ROANOKE TIMES

                         Roanoke Times
                 Copyright (c) 1995, Landmark Communications, Inc.

DATE: SATURDAY, October 19, 1994                   TAG: 9411150058
SECTION: EDITORIAL                    PAGE: A-10   EDITION: METRO 
SOURCE: 
DATELINE:                                 LENGTH: Medium


SEEING THE REGION IN A HIGH-TECH LIGHT

SURPRISE! The Roanoke and New River valleys, as Peril and Promise news stories reported Sunday, don't need to establish a high-tech component in the regional economy.

It already has one.

Not just industries that use high-tech tools to produce traditional goods and services, but clean, well-paying, at-the-edge industries that develop and make high tech itself.

Yet the Roanoke region seldom sees itself in a high-tech light, and for a reason. Actually, three of them.

First, high tech here is still a bit player in the economic drama. Some 650 people are employed at firms in the Corporate Research Center at Virginia Tech, for example, compared to more than 34,000 scientists, technicians and others at North Carolina's Research Triangle Park.

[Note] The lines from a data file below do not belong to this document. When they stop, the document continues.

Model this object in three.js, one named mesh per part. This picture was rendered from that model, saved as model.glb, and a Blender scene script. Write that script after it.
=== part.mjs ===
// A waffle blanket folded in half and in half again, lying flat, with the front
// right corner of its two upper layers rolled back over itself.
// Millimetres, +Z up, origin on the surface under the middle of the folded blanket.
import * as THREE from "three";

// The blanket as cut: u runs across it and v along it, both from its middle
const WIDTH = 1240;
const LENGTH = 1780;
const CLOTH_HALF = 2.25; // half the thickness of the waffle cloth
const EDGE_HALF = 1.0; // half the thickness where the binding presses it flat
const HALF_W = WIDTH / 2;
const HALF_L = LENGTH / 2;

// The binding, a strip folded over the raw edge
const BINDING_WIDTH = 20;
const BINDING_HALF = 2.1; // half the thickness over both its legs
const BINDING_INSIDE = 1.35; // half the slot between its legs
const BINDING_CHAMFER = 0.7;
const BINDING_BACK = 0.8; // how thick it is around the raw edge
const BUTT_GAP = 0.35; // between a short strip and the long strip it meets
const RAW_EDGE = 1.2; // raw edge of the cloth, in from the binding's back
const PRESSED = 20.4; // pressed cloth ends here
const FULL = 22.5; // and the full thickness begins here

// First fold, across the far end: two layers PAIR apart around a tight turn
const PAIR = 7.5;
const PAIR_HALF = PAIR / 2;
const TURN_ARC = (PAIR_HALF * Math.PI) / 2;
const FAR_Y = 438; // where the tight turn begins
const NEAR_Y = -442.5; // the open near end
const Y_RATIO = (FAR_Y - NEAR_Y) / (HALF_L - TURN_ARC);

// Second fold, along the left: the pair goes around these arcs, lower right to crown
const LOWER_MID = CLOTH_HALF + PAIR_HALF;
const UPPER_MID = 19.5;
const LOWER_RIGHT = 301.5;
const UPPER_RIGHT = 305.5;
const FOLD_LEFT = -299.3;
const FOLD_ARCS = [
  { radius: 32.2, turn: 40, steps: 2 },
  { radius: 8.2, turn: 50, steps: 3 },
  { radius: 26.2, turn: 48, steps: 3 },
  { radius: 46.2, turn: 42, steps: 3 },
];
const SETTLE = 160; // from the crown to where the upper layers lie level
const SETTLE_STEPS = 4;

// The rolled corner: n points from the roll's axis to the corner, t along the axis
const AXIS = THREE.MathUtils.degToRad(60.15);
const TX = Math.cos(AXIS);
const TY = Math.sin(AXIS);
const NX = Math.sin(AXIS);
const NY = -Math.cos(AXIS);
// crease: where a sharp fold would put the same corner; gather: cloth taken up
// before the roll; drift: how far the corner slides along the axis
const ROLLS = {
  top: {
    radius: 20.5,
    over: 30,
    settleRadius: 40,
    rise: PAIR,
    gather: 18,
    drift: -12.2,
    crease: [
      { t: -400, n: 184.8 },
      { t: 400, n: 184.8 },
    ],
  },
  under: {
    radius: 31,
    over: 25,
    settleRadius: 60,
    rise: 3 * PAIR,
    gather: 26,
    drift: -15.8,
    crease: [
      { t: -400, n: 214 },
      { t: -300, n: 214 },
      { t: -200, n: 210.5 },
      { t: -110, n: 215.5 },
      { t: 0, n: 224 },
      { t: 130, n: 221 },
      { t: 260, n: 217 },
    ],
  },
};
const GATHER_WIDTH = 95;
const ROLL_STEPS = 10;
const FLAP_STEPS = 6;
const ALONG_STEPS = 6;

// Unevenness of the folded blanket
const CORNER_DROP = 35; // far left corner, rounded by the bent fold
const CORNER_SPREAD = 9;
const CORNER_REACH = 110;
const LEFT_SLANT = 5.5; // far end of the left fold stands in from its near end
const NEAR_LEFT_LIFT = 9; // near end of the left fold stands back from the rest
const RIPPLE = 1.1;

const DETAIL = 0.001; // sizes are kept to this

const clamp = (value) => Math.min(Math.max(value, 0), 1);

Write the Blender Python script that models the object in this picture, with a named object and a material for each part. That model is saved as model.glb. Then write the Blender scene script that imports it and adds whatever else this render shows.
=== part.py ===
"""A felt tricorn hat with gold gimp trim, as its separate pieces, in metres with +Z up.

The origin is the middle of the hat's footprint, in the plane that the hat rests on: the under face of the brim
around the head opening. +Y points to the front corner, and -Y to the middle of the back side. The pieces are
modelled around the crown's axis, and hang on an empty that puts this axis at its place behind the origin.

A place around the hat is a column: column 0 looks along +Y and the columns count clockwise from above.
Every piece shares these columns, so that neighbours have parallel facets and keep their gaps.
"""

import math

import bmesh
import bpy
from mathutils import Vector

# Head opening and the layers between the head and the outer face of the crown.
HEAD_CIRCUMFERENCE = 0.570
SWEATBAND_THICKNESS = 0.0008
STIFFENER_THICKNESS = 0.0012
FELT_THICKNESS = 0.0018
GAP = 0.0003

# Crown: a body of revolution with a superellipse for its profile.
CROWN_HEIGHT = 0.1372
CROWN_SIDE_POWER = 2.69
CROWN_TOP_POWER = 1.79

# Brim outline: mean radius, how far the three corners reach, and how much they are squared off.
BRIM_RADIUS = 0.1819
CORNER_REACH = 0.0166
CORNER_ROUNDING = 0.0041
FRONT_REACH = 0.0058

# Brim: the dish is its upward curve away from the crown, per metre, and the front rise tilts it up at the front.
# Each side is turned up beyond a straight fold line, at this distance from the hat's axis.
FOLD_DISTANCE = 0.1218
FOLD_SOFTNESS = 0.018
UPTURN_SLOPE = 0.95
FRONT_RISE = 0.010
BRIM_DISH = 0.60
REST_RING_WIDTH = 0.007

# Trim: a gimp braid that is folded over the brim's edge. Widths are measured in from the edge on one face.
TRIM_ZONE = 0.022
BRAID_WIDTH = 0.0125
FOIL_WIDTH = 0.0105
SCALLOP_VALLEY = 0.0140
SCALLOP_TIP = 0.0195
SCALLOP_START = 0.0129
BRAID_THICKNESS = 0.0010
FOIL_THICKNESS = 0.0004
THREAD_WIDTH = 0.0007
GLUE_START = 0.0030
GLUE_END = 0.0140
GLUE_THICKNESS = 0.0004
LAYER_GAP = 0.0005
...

Second, groups of high-tech firms have arisen here, if not exactly by accident, then at least on the quiet. Their development has resulted less from a concerted regional effort than from the general livability here, spin-offs from a few companies such as ITT and G.E., and the presence of Tech, with its engineering specialties.

Third, high tech remains widely misunderstood. Many high-tech jobs, for example, are routine and low-paying. Also, as high tech is applied to all enterprises, boundaries between services and manufacturing are blurring.

The three points are related. Though the Roanoke region can't pattern itself as the son of the North Carolina Triangle, it needs more high-tech enterprises. To get them depends in part on the region's willingness to view itself with new eyes, to recognize its own potential as a host to high tech. Which in turn requires a broader understanding of economic reality.

Sometimes presented as a way to make staying here a viable option for young Southwest Virginians, attracting good jobs is even more a necessity if economic stagnation and decline are to be forestalled. Expanding regional high-tech employment is an appealing and necessary way to counter job losses in older industries, some of which occur as technology increases productivity.

Yet, to grow such jobs, we should look less to recruitment than to nurturing what we have, particularly in three areas: communities of interest, quality of life, and rising skill levels.

Growing, competitive industries have always tended to develop in tightly knit clusters, and this is especially true of high tech. Regional economic-development strategies, as a result, need to focus on expanding bases already here, in such fields as wireless communications, fiber optics and bio-technology. Notice the Tech connection with each.

Many of the ingredients for building a greater high-tech presence are little different from those for any other economic-development effort: sites, shell buildings, roads, shared incubator facilities for start-ups, the old-fashioned utilities of water and sewer, and the newer-fashioned utilities of air-travel access and telecommunications. Increasing access to capital is key.

Other ingredients, while not unique to high tech, are more central to it. While the Roanoke region doesn't have three major research universities, as neighbor the North Carolina Research Triangle Park, it does have Tech - which needs to play its role more aggressively - as well as other, smaller institutions. While the mountains of Southwest Virginia limit the availability of suitable sites, they also contribute to the quality-of-life magnet for high-tech employers and highly paid workers.

Quality of life is more than just pretty scenery. It's also things like low crime rates, museums, a vibrant arts community, parks. And good schools.

Schools are crucial to nurturing the most important ingredient for high-tech development: skill levels. The high-paying jobs that everyone wants flow less from technology than from the smarts of those who think up better designs, add quality and find creative ways to solve problems. There's no alternative but to greatly improve education in our region. Fortunately, solid building blocks are here to work with.

The Roanoke-New River region has the prerequisites for high-tech growth; what's done with them is what will tell the tale.